Observation data: J2000 epoch
- Right ascension: 11^{h} 37^{m} 06.19^{s}
- Declination: −03° 37′ 37.3″
- Distance: 395 million light years ly
- Constellation: Leo
- Notable features: A extragalactic Pulsar Wind Nebula

= VT 1137-0337 =

Pulsar wind nebula in the constellation Leo

VT 1137-0337 is a extragalactic pulsar wind nebula (possibly a magnetar nebula) that is located 395 million light years away from planet earth in the dwarf galaxy named SDSS J113706.18-033737.1, a galaxy going through a burst of star formation.

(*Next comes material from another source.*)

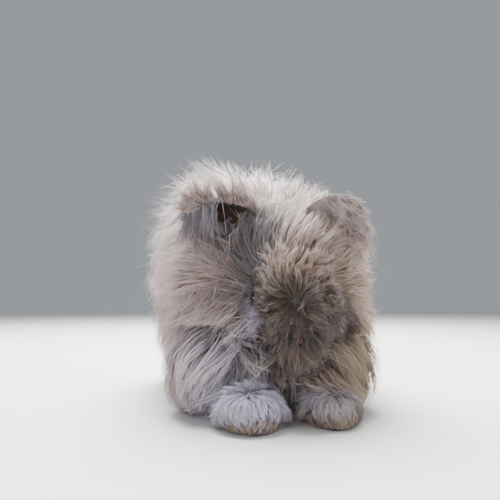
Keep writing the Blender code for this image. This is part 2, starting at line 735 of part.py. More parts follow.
            plan.append({"name": name + side, "kind": kind, "forms": [forms[side]], "tips": [reach[side]],
                         "size": (8, 14), "coats": [coat]})
    return plan


def core_object(name, entry, extra=0.0):
    if entry["kind"] == "ear":
        return ear_object(name, entry["ear"], extra)
    return skin_object(name, entry["forms"], entry["size"], extra, entry.get("pole", (0.0, 0.0, 1.0)))


def pieces_of(entry, extra=0.0):
    pieces = [lock_object(lock, extra) for lock in entry.get("locks", [])]
    if entry["kind"] == "head":
        pieces += [lid_object(sign, extra) for sign in (1.0, -1.0)]
        pieces.append(skin_object("nose", [head_ellipsoid(NOSE_PLACE, NOSE_RADII)], (6, 8), extra))
        for lip in head_pair((0.0052, -0.0490, -0.0545), (0.0066, 0.0060, 0.0052)):
            pieces.append(skin_object("lip", [lip], (5, 7), extra))
    return pieces


def face_cuts():
    # Nostrils, the cleft of the upper lip and the line of the mouth.
    cuts = []
    for nostril in head_pair((0.0040, -0.0570, -0.0455), (0.0024, 0.0030, 0.0010), 0.0, 35.0):
        cuts.append(skin_object("nostril", [nostril], (4, 6)))
    cleft = head_ellipsoid((0.0, -0.0560, -0.0530), (0.0006, 0.0045, 0.0060))
    cuts.append(skin_object("cleft", [cleft], (4, 6)))
    for mouth in head_pair((0.0050, -0.0520, -0.0600), (0.0070, 0.0090, 0.0007), 0.0, 22.0):
        cuts.append(skin_object("mouth", [mouth], (4, 8)))
    return cuts


def box_of(thing):
    corners = np.array([vertex.co for vertex in thing.data.vertices])
    return corners.min(axis=0), corners.max(axis=0)


def boxes_meet(first, second):
    return bool(np.all(first[0] <= second[1]) and np.all(second[0] <= first[1]))


def whole_locks(locks, loose):
    # The locks that have no corner among the loose ones.
    if not loose:
        return locks
    loose = np.array(loose)
    whole = []
    for lock in locks:
        corners, _ = lock_corners(lock)
        apart = np.array([np.linalg.norm(loose - np.array(corner), axis=1).min() for corner in corners])
        if apart.min() > SAME_CORNER:
            whole.append(lock)
    return whole


def cut_node(entry, earlier):
    # Core and locks in one union, less the floor and the grown pieces of the nodes that lie over them.
    node = core_object(entry["name"], entry)
    bpy.context.scene.collection.objects.link(node)
    combine(node, pieces_of(entry), "UNION")
    if entry["kind"] == "head":
        combine(node, face_cuts(), "DIFFERENCE")
    own_box = box_of(node)
    cutters = [floor_slab(0.0 if entry["kind"] == "paw" else WOOL_ABOVE_FLOOR)]
    for other in earlier:
        for cutter in [core_object("clear", other, CLEARANCE)] + pieces_of(other, CLEARANCE):
            if boxes_meet(own_box, box_of(cutter)):
                cutters.append(cutter)
            else:
                bpy.data.objects.remove(cutter, do_unlink=True)
    combine(node, cutters, "DIFFERENCE")
    melt_slivers(node)
    return node


def tree_of(thing):
    corners = [vertex.co for vertex in thing.data.vertices]
    return BVHTree.FromPolygons(corners, [face.vertices for face in thing.data.polygons])


def part_from(node, others):
    # Where the node still crosses another, copies of that one cut it, pushed a little to each side.
    for other in others:
        if not boxes_meet(box_of(node), box_of(other)) or not tree_of(node).overlap(tree_of(other)):
            continue
        cutters = []
        for push in PUSHES:
            cutter = bpy.data.objects.new("pushed", other.data.copy())
            cutter.data.transform(Matrix.Translation(Vector(push) * PUSH))
            cutters.append(cutter)
        combine(node, cutters, "DIFFERENCE")
        melt_slivers(node)
        keep_largest(node)


def build_node(entry, earlier, material, nodes):
    # A lock that another node cuts through is left out, and the node is made again without it.
    for _ in range(REBUILDS):
        node = cut_node(entry, earlier)
        loose = keep_largest(node)
        locks = entry.get("locks", [])
        whole = whole_locks(locks, loose)
        if len(whole) == len(locks):
            break
        entry["locks"] = whole
        bpy.data.objects.remove(node, do_unlink=True)
        node = None
    if node is None:
        node = cut_node(entry, earlier)
        keep_largest(node)
    part_from(node, nodes)
    node.data.materials.clear()
    node.data.materials.append(material)
    node.data.shade_smooth()
    node.data.set_sharp_from_angle(angle=math.radians(40.0))
    return node


def centre_on_origin(nodes):
    # Slides every node alike, so that the whole box is centred over the origin with its bottom at 0.
    corners = np.array([vertex.co for node in nodes for vertex in node.data.vertices])
    low = corners.min(axis=0)
    high = corners.max(axis=0)
    slide = Vector((-(low[0] + high[0]) / 2.0, -(low[1] + high[1]) / 2.0, -low[2]))
    for node in nodes:
        node.data.transform(Matrix.Translation(slide))


def main():
    clear_scene()
    materials = {kind: wool_material(kind + "_surface", colour) for kind, colour in WOOL_COLOURS.items()}
    plan = node_plan()
    coated = [entry for entry in plan if "coats" in entry]
    cores = [form for entry in coated for form in entry["forms"]]
    tips = [form for entry in coated for form in entry["tips"]]
    placed = []
    for entry in coated:
        entry["locks"] = []
        for coat in entry["coats"]:
            entry["locks"] += grow_locks(entry, coat, cores, tips, placed)
    nodes = []
    for position, entry in enumerate(plan):
        nodes.append(build_node(entry, plan[:position], materials[entry["kind"]], nodes))
    centre_on_origin(nodes)


main()
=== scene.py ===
import math
import bmesh
import bpy
import numpy as np
from mathutils import Euler, Matrix, Vector


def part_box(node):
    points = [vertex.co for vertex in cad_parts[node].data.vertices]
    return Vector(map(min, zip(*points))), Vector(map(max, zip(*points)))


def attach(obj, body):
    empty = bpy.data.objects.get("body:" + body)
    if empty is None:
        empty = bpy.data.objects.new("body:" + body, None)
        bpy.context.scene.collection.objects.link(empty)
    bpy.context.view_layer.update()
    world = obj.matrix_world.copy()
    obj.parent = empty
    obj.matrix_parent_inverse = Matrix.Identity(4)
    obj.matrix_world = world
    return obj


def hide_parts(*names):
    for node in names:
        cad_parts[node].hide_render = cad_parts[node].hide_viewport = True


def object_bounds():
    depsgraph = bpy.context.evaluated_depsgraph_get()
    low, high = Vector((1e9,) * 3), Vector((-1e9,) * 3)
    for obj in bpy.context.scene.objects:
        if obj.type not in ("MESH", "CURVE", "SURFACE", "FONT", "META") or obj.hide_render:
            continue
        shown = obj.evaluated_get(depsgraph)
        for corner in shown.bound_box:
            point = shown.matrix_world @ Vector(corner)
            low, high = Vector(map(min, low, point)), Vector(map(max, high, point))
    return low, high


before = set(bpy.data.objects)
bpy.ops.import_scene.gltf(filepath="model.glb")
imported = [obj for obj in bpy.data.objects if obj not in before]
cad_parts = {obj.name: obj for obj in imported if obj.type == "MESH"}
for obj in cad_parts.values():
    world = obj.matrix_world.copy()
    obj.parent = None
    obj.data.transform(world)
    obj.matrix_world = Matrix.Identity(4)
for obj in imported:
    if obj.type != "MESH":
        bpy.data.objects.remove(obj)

# An angora rabbit crouching with its head low over its forepaws, life size, in metres.
# It faces -Y and its left side is +X. Wool is solid three-sided strands, gathered in tufts.
cadLow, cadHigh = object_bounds()

headPose = {
    "centre": (0.016, -0.112, 0.118),  # before the slide below
    "yaw": -8.0,                       # degrees, towards its right
    "roll": -6.0,                      # degrees, crown leans to its right
    "eye": (0.0315, -0.020, -0.004),   # from the head's centre, left side
    "whorl": (0.0, -0.050, -0.014),    # the face's wool spreads from here
    "nose": (0.0, -0.0520, -0.046),
}


def rotation(axis, degrees):
    # the 3 x 3 turn by an angle about one axis
    return np.array(Matrix.Rotation(math.radians(degrees), 3, axis))


# The frame's left eye tells how far the whole model was slid to stand over the origin.
headTurn = rotation("Z", headPose["yaw"]) @ rotation("Y", headPose["roll"])
eyeLow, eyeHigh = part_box("eye_left")
eyeMiddle = (np.array(eyeLow) + np.array(eyeHigh)) / 2.0
slide = eyeMiddle - np.array(headPose["centre"]) - headTurn @ np.array(headPose["eye"])
slide[2] = 0.0
headCentre = np.array(headPose["centre"]) + slide


def onBody(point):
    # p + slide, for the places below, which were laid out before the slide
    return np.array(point) + slide


def onHead(point):
    # c + T p, from the head's own axes to the scene, with c its centre and T its turn
    return headCentre + headTurn @ np.array(point)


def toHead(points):
    # the way back, (p - c) T, for rows of points
    return (points - headCentre) @ headTurn


def mirrored(point):
    # (x, y, z) to (-x, y, z)
    return (-point[0], point[1], point[2])


# Soft forms: ellipsoids that melt into one another
def bodyForm(centre, radii):
    # an ellipsoid along the scene's axes
    return {"centre": onBody(centre), "radii": np.array(radii), "axes": np.eye(3)}


def headForm(centre, radii, tilt=0.0):
    # an ellipsoid along the head's axes, tilted in degrees about the head's X first
    axes = headTurn @ np.array(Euler((math.radians(tilt), 0.0, 0.0)).to_matrix())
    return {"centre": onHead(centre), "radii": np.array(radii), "axes": axes}


def bothSides(makeForm, centre, radii):
    # a form at (x, y, z) and one at (-x, y, z)
    return [makeForm(centre, radii), makeForm(mirrored(centre), radii)]


def formDistance(points, form):
    # k (k - 1) / g, where k = |p / r| and g = |p / r^2| in the ellipsoid's own axes
    local = (points - form["centre"]) @ form["axes"]
    first = np.linalg.norm(local / form["radii"], axis=-1)
    second = np.linalg.norm(local / form["radii"] ** 2, axis=-1) + 1e-9
    return first * (first - 1.0) / second


def blendDistance(points, forms, softness):
    # smooth minimum over the forms: m = b (1 - h) + a h - k h (1 - h), h = 0.5 + (b - a) / 2k
    distance = formDistance(points, forms[0])
    for form in forms[1:]:
        other = formDistance(points, form)
        share = np.clip(0.5 + 0.5 * (other - distance) / softness, 0.0, 1.0)
        distance = other * (1.0 - share) + distance * share - softness * share * (1.0 - share)
    return distance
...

It was created through the supernova of a massive star just 14-80 years ago.

== Formation ==
VT 1137-0337 was formed 14 to 80 years ago when a massive star went supernova leaving behind a supernova remnant and a young pulsar type fast spinning neutron star.

== Neutron star ==
The neutron star left at the center of VT 1137-0337 is fast spinning pulsar type neutron star that has a strong magnetic field creating charged particles travelling at the speed of light in the surrounding space creating a strong radio emission.

== Discovery ==
The nebula VT 1137-0337 was spotted by using the Very Large Array Sky Survey (also called VLASS).